Ideas for how to influence what your child receives at their birthday party, in a gentle way that leaves everyone happy:
- See if you can influence for a "€5 in a card" norm in your child's class. Think of all the avoided 'stressed parent' shopping trips, and the 20+ low-cost gifts not coming into your home, replaced instead by 1 quality gift chosen by your child; or
- I usually include a strong statement on the party invitation: "Strictly no gifts whatsoever, but she loves a home-made card." In my experience, a majority of families will respect this; or
- Ask for a donation to your child's favourite charity instead of a gift.
If there's a culture in the class of giving a physical gift, for when you're child's invited to parties, get organised with our "School term of birthday gifts" bundles for a specific age here.
The party food
Eating more vegetables, less meat is one of the biggest ways to support our children's planet. And reducing food waste is another massive way. (For more info see Drawdown.org)
- Are there easy plant-based snacks everyone will enjoy, like carrot sticks and sesame-free hummus?
- And is there an easy way to send any leftovers home with guests?
- There are lovely vegan birthday cakes available in Ireland - we've adored ours from Buttercream Dream in Dublin (pictured - most was eaten before I got a photo!).
Sustainable birthday party decorations
- Reusable decorations are great, like cloth garlands (we stock these made from recycled plastic bottles, here)
- If you're getting balloons, try and get natural rubber ones (we stock them here). You can even add numbers or images yourself with the amazing STABILO Woody solid-paint pencils (see here, and see my unicorn balloons pictured)

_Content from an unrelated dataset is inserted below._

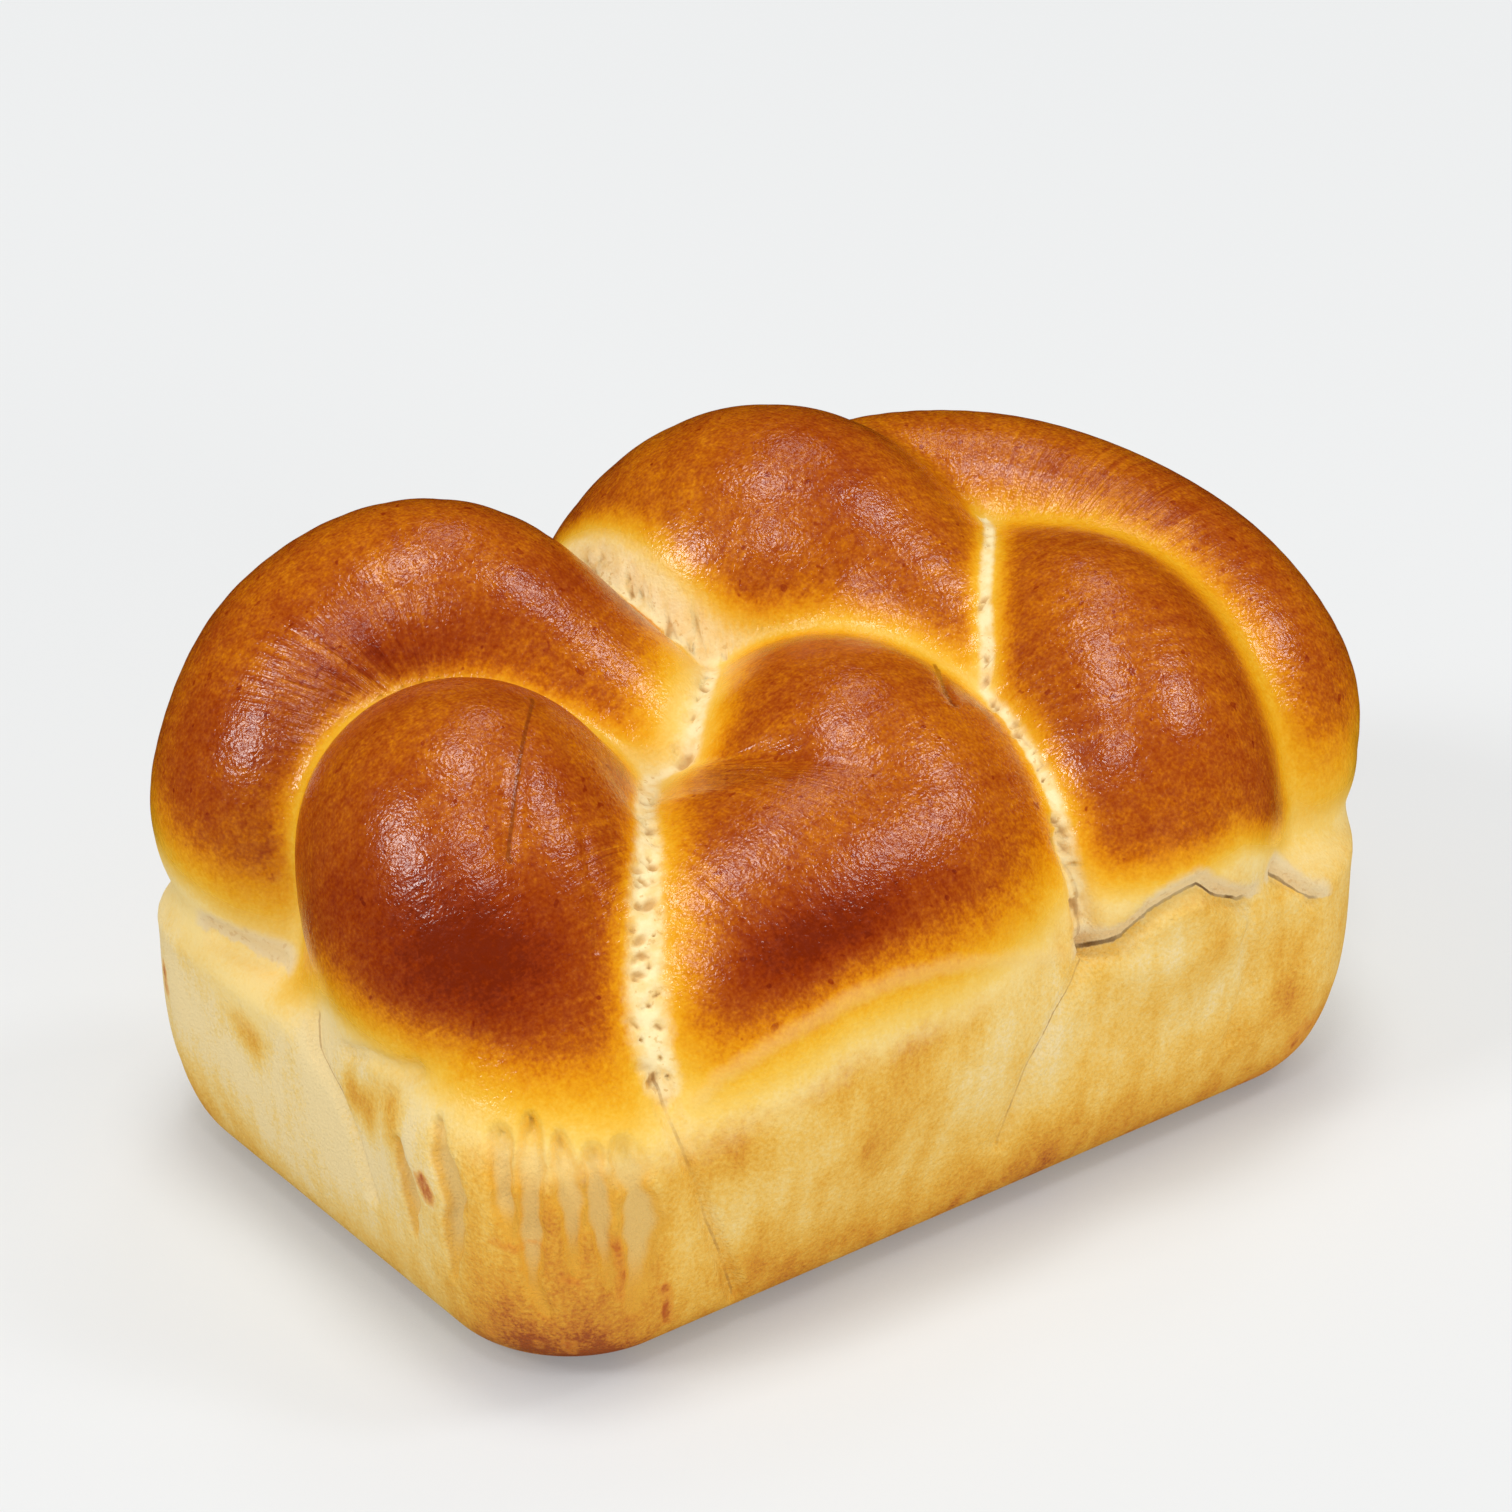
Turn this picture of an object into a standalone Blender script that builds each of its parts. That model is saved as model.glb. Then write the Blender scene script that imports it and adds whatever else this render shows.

- Most birthday candles are parrafin wax, made from petroleum. Try to get natural beeswax candles (we stock these, made in Tipperary, pictured, see here) or soy wax candles instead.
Sustainable party games and crafts
We love giant bubbles for an outdoor party! We occupied 15 kids at the park with just 2 sets of bubbles (2 buckets, 2 wands-and-rope) for an hour at my daughter's last party!
Or for an indoor party, we've used colour-in working frisbees / boomerangs, planting kits, and a big pile of Bioblo or Binabo open-ended construction toys make a nice chill-out zone.
If you have windows in the space, setting the kids to work decorating them with STABILO Woody is a 30-60 minute guaranteed crowd pleaser! They wipe off again with a damp cloth.
To offer face painting, our organic facepaint pencils are specially designed for sensitive skin, clean-off easily, and are the quickest lowest-mess way to do a face (especially if you're not a facepainting professional). And to go with that, we have packs of 10 "dampen, stick-on" tattoos - dinosaurs and pirates as well as unicorns!
And if you're feeling brave there's eco-friendly slime. Only if you're brave!!
I hope you and your child have a wonderful experience of their party! And we'd love to hear your experience and tips on sustainable birthday parties!